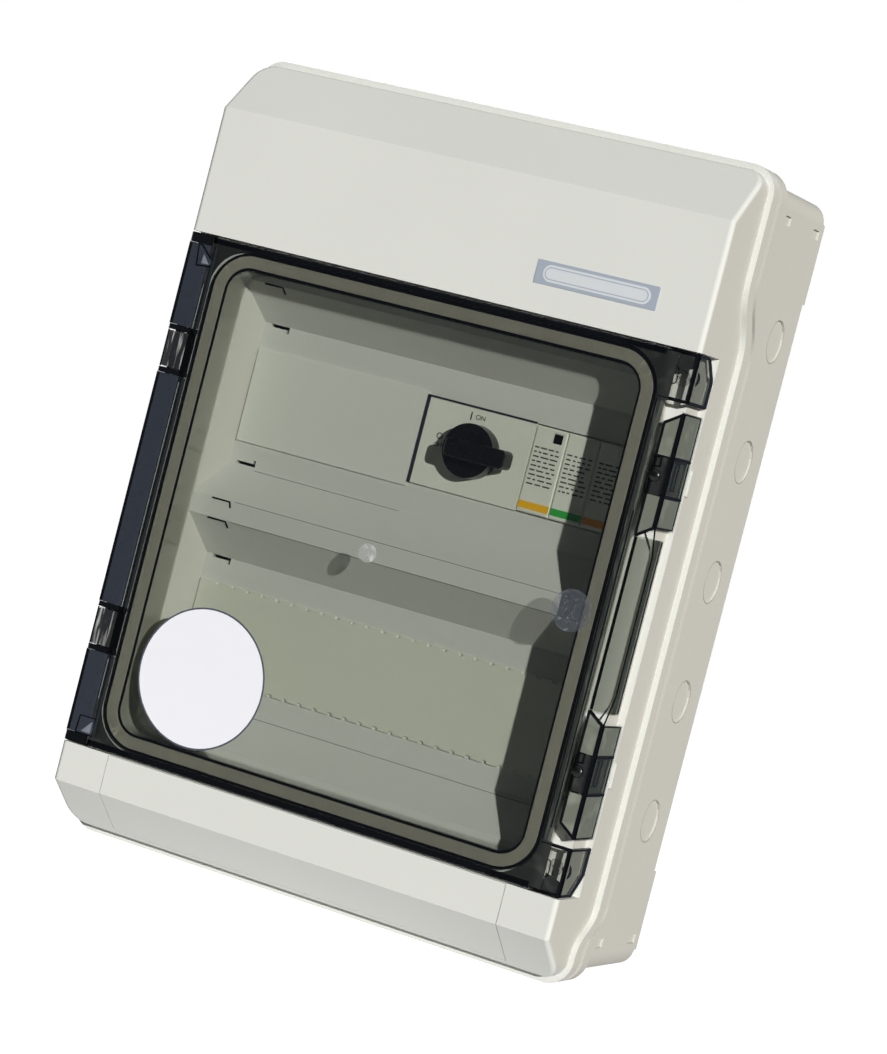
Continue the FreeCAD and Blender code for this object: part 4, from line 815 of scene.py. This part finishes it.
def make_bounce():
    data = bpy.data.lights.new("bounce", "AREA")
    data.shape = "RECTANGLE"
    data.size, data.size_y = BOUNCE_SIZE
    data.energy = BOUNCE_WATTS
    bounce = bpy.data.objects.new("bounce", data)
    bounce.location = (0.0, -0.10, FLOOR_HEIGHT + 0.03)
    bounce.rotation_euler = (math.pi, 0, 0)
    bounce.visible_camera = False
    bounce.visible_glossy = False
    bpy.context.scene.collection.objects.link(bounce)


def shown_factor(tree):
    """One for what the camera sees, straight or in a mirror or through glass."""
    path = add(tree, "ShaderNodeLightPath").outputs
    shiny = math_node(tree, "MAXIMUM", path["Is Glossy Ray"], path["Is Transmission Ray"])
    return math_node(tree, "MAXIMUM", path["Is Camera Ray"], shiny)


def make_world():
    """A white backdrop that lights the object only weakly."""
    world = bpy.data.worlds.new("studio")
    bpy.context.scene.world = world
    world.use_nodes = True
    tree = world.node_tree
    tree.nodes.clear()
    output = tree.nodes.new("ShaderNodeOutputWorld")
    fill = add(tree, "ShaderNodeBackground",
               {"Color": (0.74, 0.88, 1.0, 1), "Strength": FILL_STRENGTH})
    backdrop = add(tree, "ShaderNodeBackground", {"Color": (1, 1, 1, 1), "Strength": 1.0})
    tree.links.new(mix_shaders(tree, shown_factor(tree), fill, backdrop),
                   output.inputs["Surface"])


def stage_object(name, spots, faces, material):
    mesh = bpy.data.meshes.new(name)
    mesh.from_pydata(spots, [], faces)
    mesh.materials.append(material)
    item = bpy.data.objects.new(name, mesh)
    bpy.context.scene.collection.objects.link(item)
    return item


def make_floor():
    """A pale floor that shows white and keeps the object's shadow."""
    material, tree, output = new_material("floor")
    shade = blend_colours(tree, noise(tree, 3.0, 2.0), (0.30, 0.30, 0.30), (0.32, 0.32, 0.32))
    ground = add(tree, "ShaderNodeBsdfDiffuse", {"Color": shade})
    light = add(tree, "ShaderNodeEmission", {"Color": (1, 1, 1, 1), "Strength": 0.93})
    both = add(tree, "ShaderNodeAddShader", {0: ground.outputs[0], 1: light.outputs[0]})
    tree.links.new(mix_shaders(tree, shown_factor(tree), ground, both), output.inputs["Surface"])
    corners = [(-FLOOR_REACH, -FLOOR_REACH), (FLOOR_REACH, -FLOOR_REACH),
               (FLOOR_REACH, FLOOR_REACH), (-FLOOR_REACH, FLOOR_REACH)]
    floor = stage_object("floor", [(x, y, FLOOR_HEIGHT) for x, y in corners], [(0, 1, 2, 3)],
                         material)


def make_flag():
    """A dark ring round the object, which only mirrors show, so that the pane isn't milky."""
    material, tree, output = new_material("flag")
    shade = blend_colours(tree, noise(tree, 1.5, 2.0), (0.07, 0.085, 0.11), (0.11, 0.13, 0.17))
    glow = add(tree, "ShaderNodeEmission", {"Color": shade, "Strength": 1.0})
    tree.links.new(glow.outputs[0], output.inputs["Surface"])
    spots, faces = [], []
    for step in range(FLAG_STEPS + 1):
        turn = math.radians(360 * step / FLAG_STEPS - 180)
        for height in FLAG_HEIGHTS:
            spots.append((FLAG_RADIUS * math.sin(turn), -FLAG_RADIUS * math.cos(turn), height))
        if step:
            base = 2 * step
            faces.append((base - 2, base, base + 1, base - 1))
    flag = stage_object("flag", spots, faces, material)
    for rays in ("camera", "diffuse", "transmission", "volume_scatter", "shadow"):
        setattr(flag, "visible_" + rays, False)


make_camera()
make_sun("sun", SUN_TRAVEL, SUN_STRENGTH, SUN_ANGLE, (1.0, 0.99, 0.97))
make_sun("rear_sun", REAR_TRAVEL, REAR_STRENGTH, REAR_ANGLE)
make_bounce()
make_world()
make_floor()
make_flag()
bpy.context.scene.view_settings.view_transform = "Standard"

● Requirements:
Go through the listing and copy all of it exactly.

● Finished task:
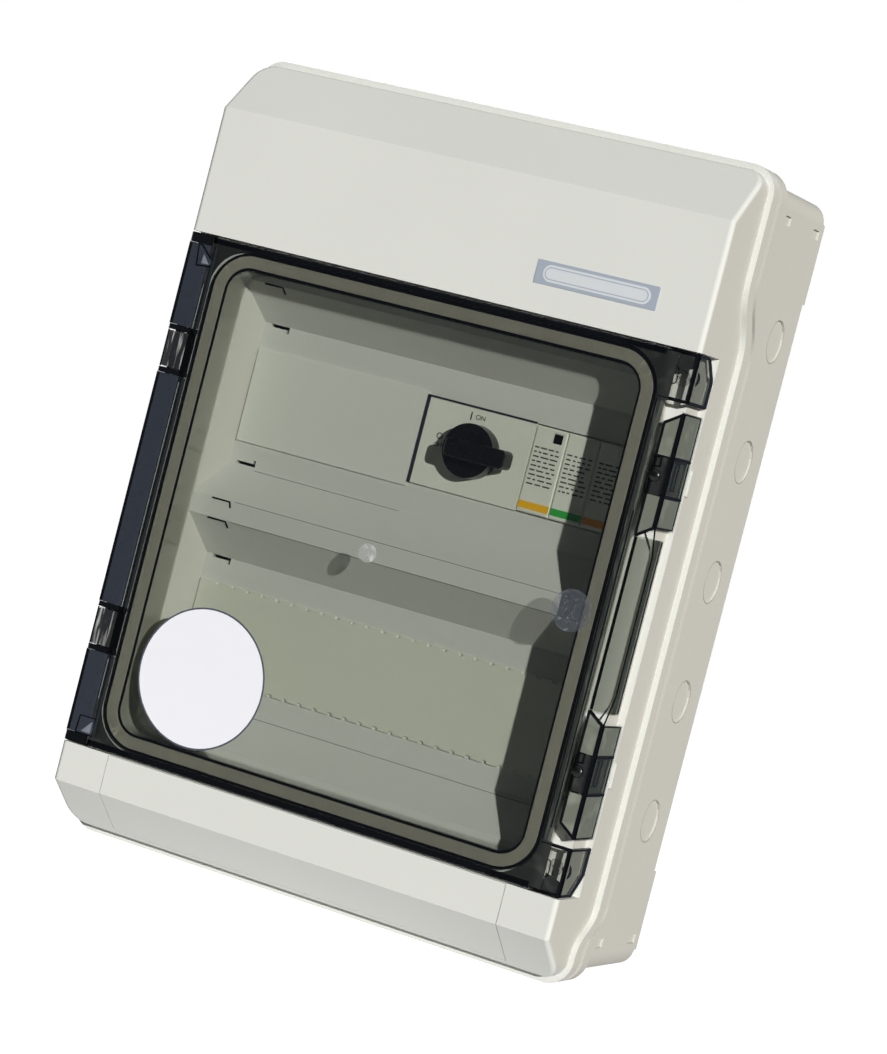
Continue the FreeCAD and Blender code for this object: part 4, from line 815 of scene.py. This part finishes it.
def make_bounce():
    data = bpy.data.lights.new("bounce", "AREA")
    data.shape = "RECTANGLE"
    data.size, data.size_y = BOUNCE_SIZE
    data.energy = BOUNCE_WATTS
    bounce = bpy.data.objects.new("bounce", data)
    bounce.location = (0.0, -0.10, FLOOR_HEIGHT + 0.03)
    bounce.rotation_euler = (math.pi, 0, 0)
    bounce.visible_camera = False
    bounce.visible_glossy = False
    bpy.context.scene.collection.objects.link(bounce)


def shown_factor(tree):
    """One for what the camera sees, straight or in a mirror or through glass."""
    path = add(tree, "ShaderNodeLightPath").outputs
    shiny = math_node(tree, "MAXIMUM", path["Is Glossy Ray"], path["Is Transmission Ray"])
    return math_node(tree, "MAXIMUM", path["Is Camera Ray"], shiny)


def make_world():
    """A white backdrop that lights the object only weakly."""
    world = bpy.data.worlds.new("studio")
    bpy.context.scene.world = world
    world.use_nodes = True
    tree = world.node_tree
    tree.nodes.clear()
    output = tree.nodes.new("ShaderNodeOutputWorld")
    fill = add(tree, "ShaderNodeBackground",
               {"Color": (0.74, 0.88, 1.0, 1), "Strength": FILL_STRENGTH})
    backdrop = add(tree, "ShaderNodeBackground", {"Color": (1, 1, 1, 1), "Strength": 1.0})
    tree.links.new(mix_shaders(tree, shown_factor(tree), fill, backdrop),
                   output.inputs["Surface"])


def stage_object(name, spots, faces, material):
    mesh = bpy.data.meshes.new(name)
    mesh.from_pydata(spots, [], faces)
    mesh.materials.append(material)
    item = bpy.data.objects.new(name, mesh)
    bpy.context.scene.collection.objects.link(item)
    return item


def make_floor():
    """A pale floor that shows white and keeps the object's shadow."""
    material, tree, output = new_material("floor")
    shade = blend_colours(tree, noise(tree, 3.0, 2.0), (0.30, 0.30, 0.30), (0.32, 0.32, 0.32))
    ground = add(tree, "ShaderNodeBsdfDiffuse", {"Color": shade})
    light = add(tree, "ShaderNodeEmission", {"Color": (1, 1, 1, 1), "Strength": 0.93})
    both = add(tree, "ShaderNodeAddShader", {0: ground.outputs[0], 1: light.outputs[0]})
    tree.links.new(mix_shaders(tree, shown_factor(tree), ground, both), output.inputs["Surface"])
    corners = [(-FLOOR_REACH, -FLOOR_REACH), (FLOOR_REACH, -FLOOR_REACH),
               (FLOOR_REACH, FLOOR_REACH), (-FLOOR_REACH, FLOOR_REACH)]
    floor = stage_object("floor", [(x, y, FLOOR_HEIGHT) for x, y in corners], [(0, 1, 2, 3)],
                         material)


def make_flag():
    """A dark ring round the object, which only mirrors show, so that the pane isn't milky."""
    material, tree, output = new_material("flag")
    shade = blend_colours(tree, noise(tree, 1.5, 2.0), (0.07, 0.085, 0.11), (0.11, 0.13, 0.17))
    glow = add(tree, "ShaderNodeEmission", {"Color": shade, "Strength": 1.0})
    tree.links.new(glow.outputs[0], output.inputs["Surface"])
    spots, faces = [], []
    for step in range(FLAG_STEPS + 1):
        turn = math.radians(360 * step / FLAG_STEPS - 180)
        for height in FLAG_HEIGHTS:
            spots.append((FLAG_RADIUS * math.sin(turn), -FLAG_RADIUS * math.cos(turn), height))
        if step:
            base = 2 * step
            faces.append((base - 2, base, base + 1, base - 1))
    flag = stage_object("flag", spots, faces, material)
    for rays in ("camera", "diffuse", "transmission", "volume_scatter", "shadow"):
        setattr(flag, "visible_" + rays, False)


make_camera()
make_sun("sun", SUN_TRAVEL, SUN_STRENGTH, SUN_ANGLE, (1.0, 0.99, 0.97))
make_sun("rear_sun", REAR_TRAVEL, REAR_STRENGTH, REAR_ANGLE)
make_bounce()
make_world()
make_floor()
make_flag()
bpy.context.scene.view_settings.view_transform = "Standard"